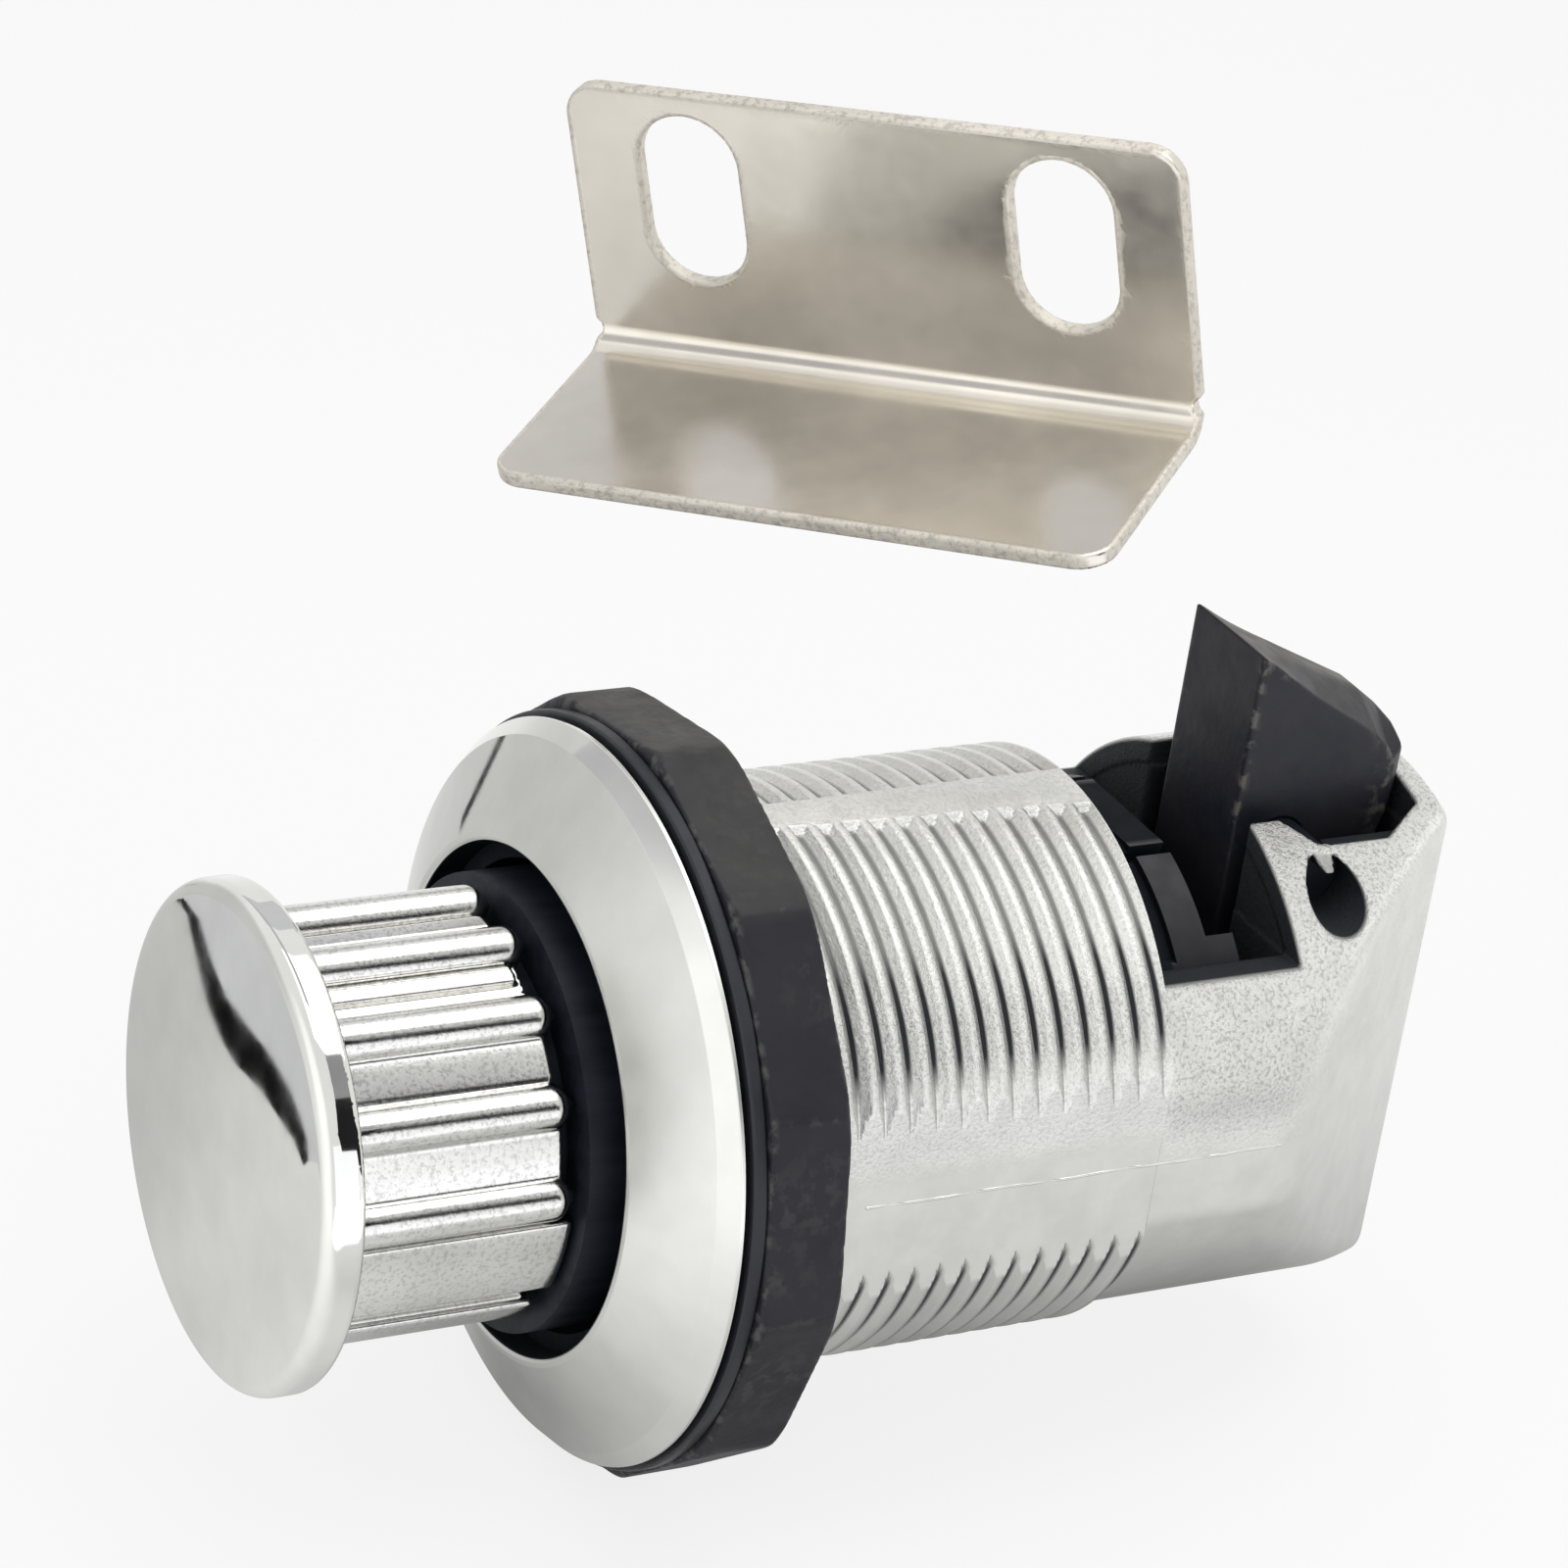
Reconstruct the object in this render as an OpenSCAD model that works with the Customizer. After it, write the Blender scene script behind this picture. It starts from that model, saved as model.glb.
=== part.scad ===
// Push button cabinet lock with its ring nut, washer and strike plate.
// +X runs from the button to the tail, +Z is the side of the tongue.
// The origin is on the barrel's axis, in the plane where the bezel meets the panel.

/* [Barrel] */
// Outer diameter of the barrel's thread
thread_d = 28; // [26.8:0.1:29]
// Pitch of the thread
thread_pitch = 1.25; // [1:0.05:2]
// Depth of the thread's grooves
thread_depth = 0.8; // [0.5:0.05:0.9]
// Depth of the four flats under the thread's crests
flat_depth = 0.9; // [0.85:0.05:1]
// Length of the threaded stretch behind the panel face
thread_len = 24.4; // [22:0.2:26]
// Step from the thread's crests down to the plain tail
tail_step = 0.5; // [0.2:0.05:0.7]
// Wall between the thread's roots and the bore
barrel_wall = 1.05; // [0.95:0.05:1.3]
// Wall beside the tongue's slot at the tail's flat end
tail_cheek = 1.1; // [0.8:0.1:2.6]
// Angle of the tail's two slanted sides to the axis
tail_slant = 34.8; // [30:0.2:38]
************
* **REQUIRED TASK**: Each line above must be printed exactly as it appears.

* **RESPONSE**:
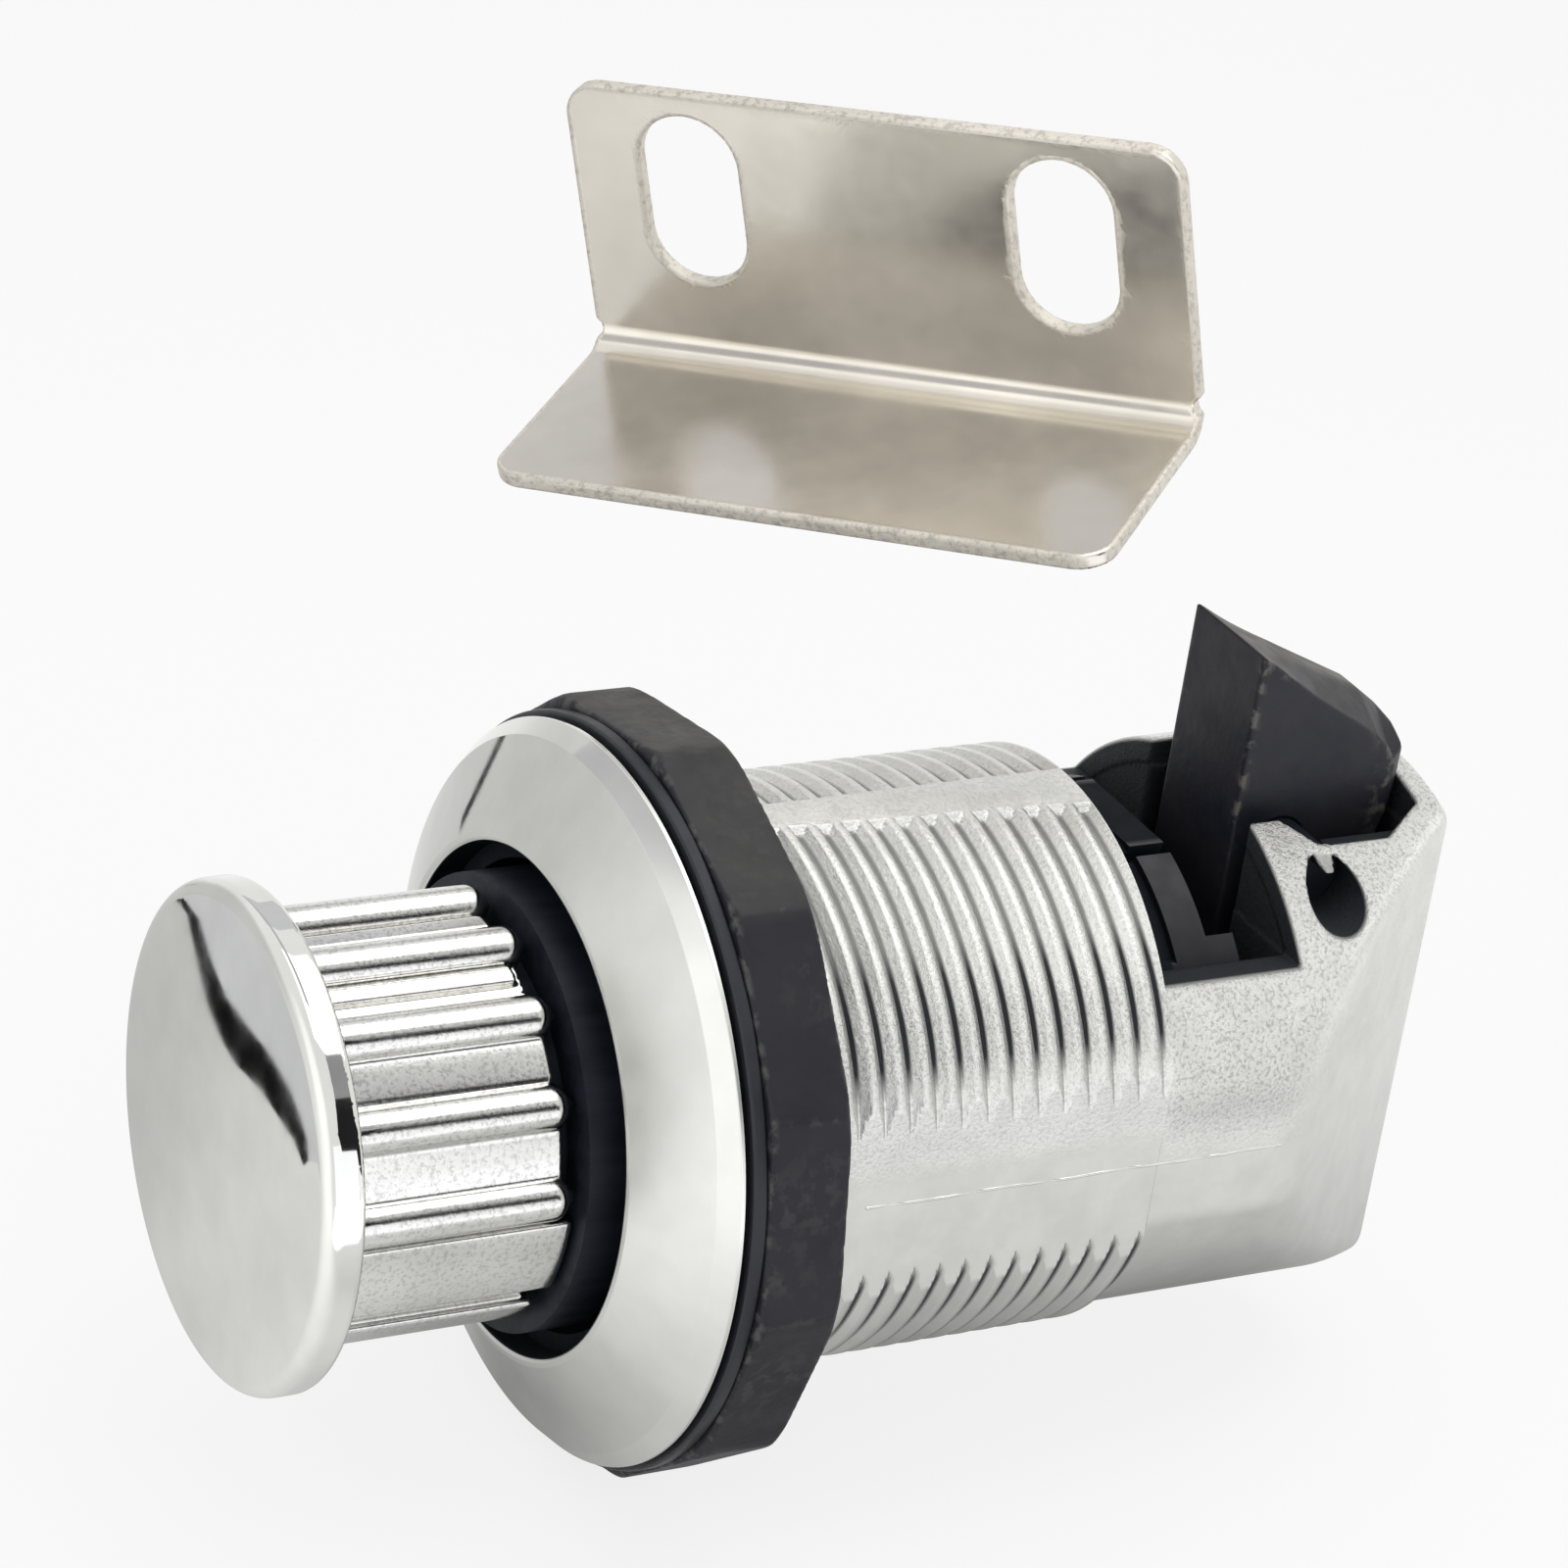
Reconstruct the object in this render as an OpenSCAD model that works with the Customizer. After it, write the Blender scene script behind this picture. It starts from that model, saved as model.glb.
=== part.scad ===
// Push button cabinet lock with its ring nut, washer and strike plate.
// +X runs from the button to the tail, +Z is the side of the tongue.
// The origin is on the barrel's axis, in the plane where the bezel meets the panel.

/* [Barrel] */
// Outer diameter of the barrel's thread
thread_d = 28; // [26.8:0.1:29]
// Pitch of the thread
thread_pitch = 1.25; // [1:0.05:2]
// Depth of the thread's grooves
thread_depth = 0.8; // [0.5:0.05:0.9]
// Depth of the four flats under the thread's crests
flat_depth = 0.9; // [0.85:0.05:1]
// Length of the threaded stretch behind the panel face
thread_len = 24.4; // [22:0.2:26]
// Step from the thread's crests down to the plain tail
tail_step = 0.5; // [0.2:0.05:0.7]
// Wall between the thread's roots and the bore
barrel_wall = 1.05; // [0.95:0.05:1.3]
// Wall beside the tongue's slot at the tail's flat end
tail_cheek = 1.1; // [0.8:0.1:2.6]
// Angle of the tail's two slanted sides to the axis
tail_slant = 34.8; // [30:0.2:38]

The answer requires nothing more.